E o que é melhor: funciona até em camundongos anestesiados. Ou seja: não só acupuntura não é prerrogativa humana, como certamente não depende de efeito placebo (ao contrário da homeopatia). De quebra, a eficácia comprovada da acupuntura em roedores permite a pesquisadores o uso de todo um arsenal de modificações genéticas e farmacológicas para testar diretamente os circuitos e mecanismos de funcionamento da acupuntura.
Os autores do estudo publicado na revista Neuron usaram eletroacupuntura, que tem o benefício adicional de ter intensidade controlada, para tratar camundongos submetidos a injeção de uma dose de lipopolissacarídeos (LPS), que envolvem bactérias, alta o suficiente para causar uma tempestade inflamatória tão intensa que leva 80% dos animais à morte em três dias. Como a resposta extrema ao COVID-19, aliás: o inimigo é combatido, mas às custas da destruição do próprio corpo.
Pois bem: uma única sessão de 15 minutos de eletroacupuntura no ponto ST36, na coxa, 90 minutos após a injeção de LPS mostrou-se suficiente para conter a resposta inflamatória a ponto de permitir que mais da metade dos animais sobrevivessem. A estimulação elétrica do ponto ST36 ativa, via nervos sensoriais, um reflexo parassimpático, que pelo nervo vago estimula a glândula adrenal a liberar no sangue substâncias anti-inflamatórias.
Já em outro ponto, ST25, no abdômen, os efeitos acontecem por um arco reflexo simpático, medular – e dependem do contexto. Com eletropuntura logo antes da injeção de LPS, mais de metade dos animais sobreviveram à inflamação generalizada que se seguiu – mas a mesma aplicação durante a inflamação sistêmica só fez piorar a situação. Nessas condições, nenhum animal chegou às 72 horas de sobrevivência.
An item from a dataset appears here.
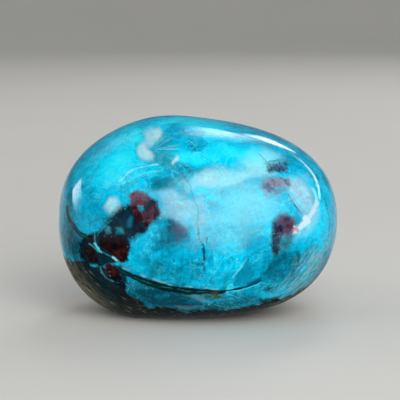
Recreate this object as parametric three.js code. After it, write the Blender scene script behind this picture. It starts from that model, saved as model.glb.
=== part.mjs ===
// A tumbled and polished chrysocolla pebble: one solid piece of stone.
// Millimetres, +Z up. The origin is on the resting face, under the middle of the stone.
// +X runs along the stone's length and -Y is its best-marked side.
import * as THREE from "three";
import { mergeVertices } from "three/addons/utils/BufferGeometryUtils.js";

// Half sizes of the plain rounded body, before the swells and flats are worn into it.
const HALF_LENGTH = 19.1;
const HALF_DEPTH = 15.2;
const HALF_HEIGHT = 13.5;
// 2 would be an ellipsoid. A little more squares the shoulders, as tumbling does.
const SQUARENESS = 2.35;
// How much of the belly is worn flat, measured up from its lowest point.
const REST_WEAR = 0.5;
// The icosahedron's edges are each cut into this many steps, plus one.
const EDGE_CUTS = 15;

// Broad places where the stone stands proud of the plain body (rise above 0) or is worn
// below it (rise under 0). Bearing is round +Z from +X, climb is above the horizon, and
// spread is how far the place reaches, all in degrees. Rise is in millimetres.
const WORN_PLACES = [
  { name: "left heel", bearing: 185, climb: -45, spread: 24, rise: 1.4 },
  { name: "left shoulder", bearing: 175, climb: 66, spread: 22, rise: 0.55 },
  { name: "right shoulder", bearing: 0, climb: 44, spread: 38, rise: -1.1 },
  { name: "right heel", bearing: 0, climb: -66, spread: 24, rise: -0.6 },
  { name: "right end", bearing: 0, climb: -18, spread: 20, rise: -0.4 },
  { name: "front face", bearing: -78, climb: 12, spread: 30, rise: -0.6 },
  { name: "back hollow", bearing: 108, climb: 14, spread: 30, rise: -0.9 },
  { name: "back swell", bearing: 142, climb: -18, spread: 24, rise: 0.5 },
];

// The unit vector with this bearing and climb.
function heading(bearing, climb) {
  const fromPole = THREE.MathUtils.degToRad(90 - climb);
  const round = THREE.MathUtils.degToRad(bearing);
  return new THREE.Vector3(
    Math.sin(fromPole) * Math.cos(round),
    Math.sin(fromPole) * Math.sin(round),
    Math.cos(fromPole),
  );
}

// The plain body's radius along a unit vector: a superellipsoid.
function plainRadius(along) {
  const sum =
    Math.pow(Math.abs(along.x) / HALF_LENGTH, SQUARENESS) +
    Math.pow(Math.abs(along.y) / HALF_DEPTH, SQUARENESS) +
    Math.pow(Math.abs(along.z) / HALF_HEIGHT, SQUARENESS);
  return Math.pow(sum, -1 / SQUARENESS);
}

// What one worn place adds to the radius: all of its rise at its middle, fading smoothly.
function wornBy(place, along) {
  const middle = heading(place.bearing, place.climb);
  const width = 1 - Math.cos(THREE.MathUtils.degToRad(place.spread));
  return place.rise * Math.exp((along.dot(middle) - 1) / width);
}

// An even ball of small triangles, each vertex pushed out to the surface of the stone.
function pebbleGeometry() {
  const ball = new THREE.IcosahedronGeometry(1, EDGE_CUTS);
  ball.deleteAttribute("normal");
  ball.deleteAttribute("uv");
  const pebble = mergeVertices(ball, 1e-5);
  const position = pebble.getAttribute("position");
  const restLevel = REST_WEAR - HALF_HEIGHT;
  const point = new THREE.Vector3();
  for (let i = 0; i < position.count; i += 1) {
    point.fromBufferAttribute(position, i).normalize();
    const worn = WORN_PLACES.reduce((sum, place) => sum + wornBy(place, point), 0);
    point.multiplyScalar(plainRadius(point) + worn);
    point.z = Math.max(point.z, restLevel);
    position.setXYZ(i, point.x, point.y, point.z);
  }
  return pebble;
}

// Moves the stone so that it rests on z = 0 with the middle of its length and depth at 0.
function restOnOrigin(geometry) {
  geometry.computeBoundingBox();
  const { min, max } = geometry.boundingBox;
  geometry.translate(-(min.x + max.x) / 2, -(min.y + max.y) / 2, -min.z);
  geometry.computeVertexNormals();
  return geometry;
}

const polishedStone = new THREE.MeshStandardMaterial({
  color: 0x14a9c4,
  roughness: 0.12,
  metalness: 0,
});

const stone = new THREE.Mesh(restOnOrigin(pebbleGeometry()), polishedStone);
stone.name = "chrysocolla_stone";

const specimen = new THREE.Group();
specimen.add(stone);

export default specimen;
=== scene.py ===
"""A tumbled and polished chrysocolla pebble, laid out as a small Blender add-on.

The stone is one piece of cyan chrysocolla with cuprite, quartz and dark matrix grown into it.
Sizes on the stone are in millimetres: +X along its length, -Y its best-marked side, +Z up.
"""

import math
from collections import namedtuple

import bmesh
import bpy
import numpy as np
from bpy.props import FloatProperty, FloatVectorProperty, IntProperty, PointerProperty
from mathutils import Color, Matrix, Vector, noise
from mathutils.bvhtree import BVHTree


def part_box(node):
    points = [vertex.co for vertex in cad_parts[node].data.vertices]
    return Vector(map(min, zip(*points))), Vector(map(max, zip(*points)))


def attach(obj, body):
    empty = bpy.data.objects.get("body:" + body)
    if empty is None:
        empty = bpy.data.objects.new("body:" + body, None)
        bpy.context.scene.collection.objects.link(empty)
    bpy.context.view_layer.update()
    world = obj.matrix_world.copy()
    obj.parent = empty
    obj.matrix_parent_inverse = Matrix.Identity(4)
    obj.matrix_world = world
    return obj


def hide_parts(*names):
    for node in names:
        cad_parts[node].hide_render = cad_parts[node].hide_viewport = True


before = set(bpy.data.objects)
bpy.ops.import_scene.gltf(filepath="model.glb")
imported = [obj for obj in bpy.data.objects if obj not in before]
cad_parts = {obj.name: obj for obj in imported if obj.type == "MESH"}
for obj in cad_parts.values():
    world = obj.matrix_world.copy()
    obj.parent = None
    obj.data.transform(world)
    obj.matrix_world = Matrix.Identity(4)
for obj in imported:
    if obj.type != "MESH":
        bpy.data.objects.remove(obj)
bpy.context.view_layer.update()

bl_info = {
    "name": "Polished Chrysocolla Pebble",
    "version": (1, 0, 0),
    "blender": (4, 5, 0),
    "location": "View3D > Sidebar > Pebble",
    "description": "Builds a polished chrysocolla pebble and the small studio it rests in",
    "category": "Object",
}

CAD_NODE = "chrysocolla_stone"
BODY = "root"
FINISH_SLOT = "polished_chrysocolla"
PIECE_NAME = "polished_stone"
MM = 0.001
# Seeds the noise that makes outlines crooked. At 0 it would be another noise in each run.
WANDER_SEED = 5

# Sizes and places in millimetres.
STONE_MIDDLE = np.array([0.0, 0.0, 13.4])
CAMERA_AIM = (0.3, 0.0, 15.26)
FILM_WIDTH = 36.0
BUMP_HEIGHT = 0.02
# How broad the swells of the skin are.
SWELL_SIZE = 6.0
# How much deeper into the stone a soft mark reaches than it does along the skin.
MARK_DEPTH = 1.5
# How far from its path a crack still counts.
PATH_REACH = 3.0
# A carried distance that is past the reach of every mark.
FAR_OUT = 9.0

# How deep the thin fissures are, as a share of the long one's depth.
THIN_GROOVE = 0.4
# How deep a strand is into the stone, against how thin it is on the skin.
STRAND_DEPTH = 1.7
REFRACTION = 1.47
GLOSS_TINT = (0.70, 0.96, 1.0, 1.0)
ROOM_TINT = (0.95, 0.98, 1.0, 1.0)

# The mirrored horizon lies a little under level, since the camera looks down on the stone.
# These are heights of a ray's direction: 0 is level and 1 is straight up.
HORIZON_LEVEL = -0.12
HORIZON_EDGE = 0.20
HORIZON_CORE = 0.08

# The nearest that the camera sees, in metres.
NEAREST_SEEN = 0.01


def shade(red, green, blue):
    """A colour in 0-255 screen values, as the linear light values that shaders use."""
    linear = []
    for channel in (red, green, blue):
        level = channel / 255
        linear.append(level / 12.92 if level <= 0.04045 else ((level + 0.055) / 1.055) ** 2.4)
    return tuple(linear)


def hue(name, description, red, green, blue):
    return FloatVectorProperty(
        name=name,
        description=description,
        subtype="COLOR",
        size=3,
        min=0.0,
        max=1.0,
        default=shade(red, green, blue),
    )


def amount(name, description, default, most):
    return FloatProperty(name=name, description=description, default=default, min=0.0, max=most)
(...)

O estudo revela que acupuntura pode, sim, ter contraindicações – mas agora que sua base na estimulação de reflexos fisiológicos foi descoberta, surge a possibilidade de entender as fontes da complexidade desse tratamento milenar, e mesmo usar eletrodos, em vez de agulhas, para ativar nervos de maneira controlada. Ou então, apelar para a versão low-tech: beliscões no lugar certo também funcionam.
Extraído de Suzana Herculano-Houzel (2025) Neurociência da Vida Comum, originalmente publicado na Folha de São Paulo em fevereiro de 2021.